GPIO pins ID_SC and ID_SD (GPIO0 and GPIO1) are reserved for use solely for board detection / identification. The only allowed connections to the ID_ pins are an ID EEPROM plus 3.9K pull up resistors. Do not connect anything else to these pins!
So connecting these pins to ground is a bad idea
HA setting them to “pull up” should address the floating problem. It won’t help if you connect a switch to ground and that GPIO enables in OUTPUT mode at boot up though. This is what the resistors are to protect against.
That makes sense, but by default HA sets them all to Pull UP so not sure why GPIO14 is floating…
Now the next question is how do I make other GPIO pins work. Even though they show up in the hardware view if I declare in HA config, they don’t actually work. Anyone else has this issue?

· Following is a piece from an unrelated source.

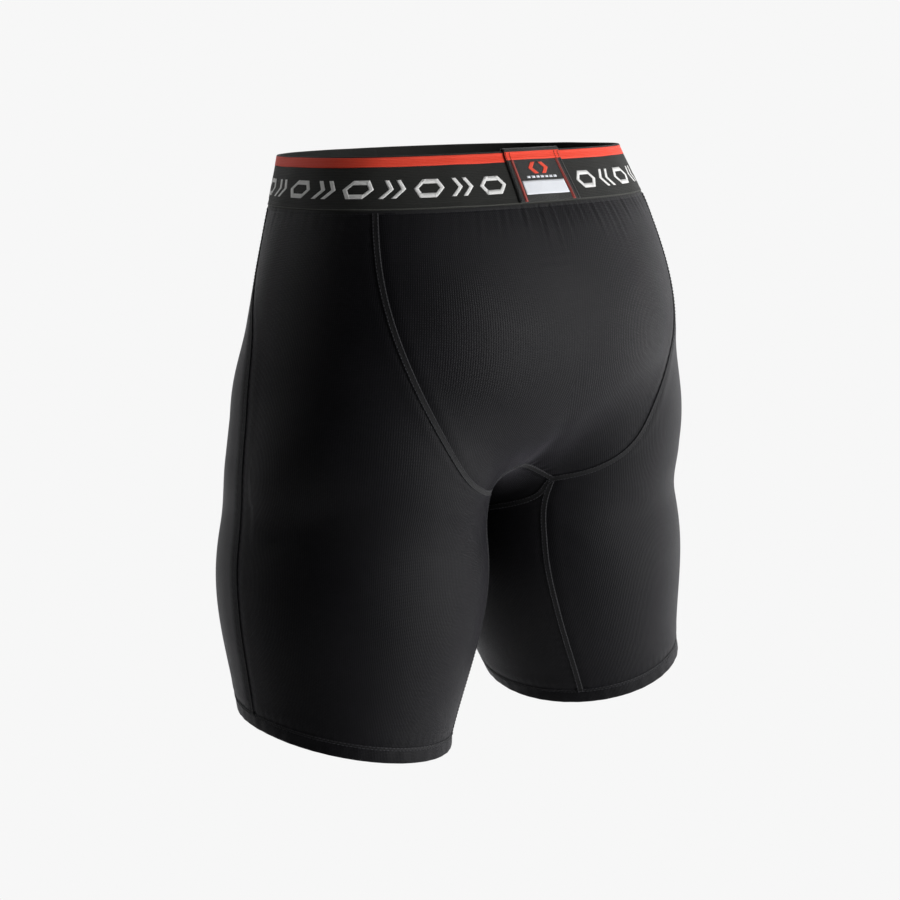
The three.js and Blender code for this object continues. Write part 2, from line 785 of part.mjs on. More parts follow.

Alrighty, got it all figured out. Here is the scoop. For some reason HA doesn’t set the GPIO to pull up properly even if you state it in the config. This is why my sensors appeared to not be working, since they were in pull down mode. To get around this I had to manually set my GPIO pins to pullup on Pi4 boot up.
Here is how, (in Raspbian). First install raspi-gpio to manage pins
sudo apt install raspi-gpio
Then you can print out all your pins and you can see their actual state: sudo raspi-gpio get
Then it’s really simple to set the pin to pull UP mode. If you want pin 13 to UP mode (on) Just type:
raspi-gpio set 13 pu
You can type sudo raspi-gpio get
to see if it updated
Apply at startup
To have it get applied at startup, you have to edit your PI’s boot up script:
sudo nano /etc/rc.local
before the exit 0 line at the bottom add the pins you want to be turned on (UP):
For example, I needed these pins for my sensors.
raspi-gpio set 13 pu
raspi-gpio set 18 pu
raspi-gpio set 23 pu
raspi-gpio set 24 pu
raspi-gpio set 25 pu
This will set those pins to pull UP mode on startup.
Thanks for posting!! I’ve been tearing my hair out on this one. I’ve been unable to get the GPIO pins on my RPi 3B+ to work reliably.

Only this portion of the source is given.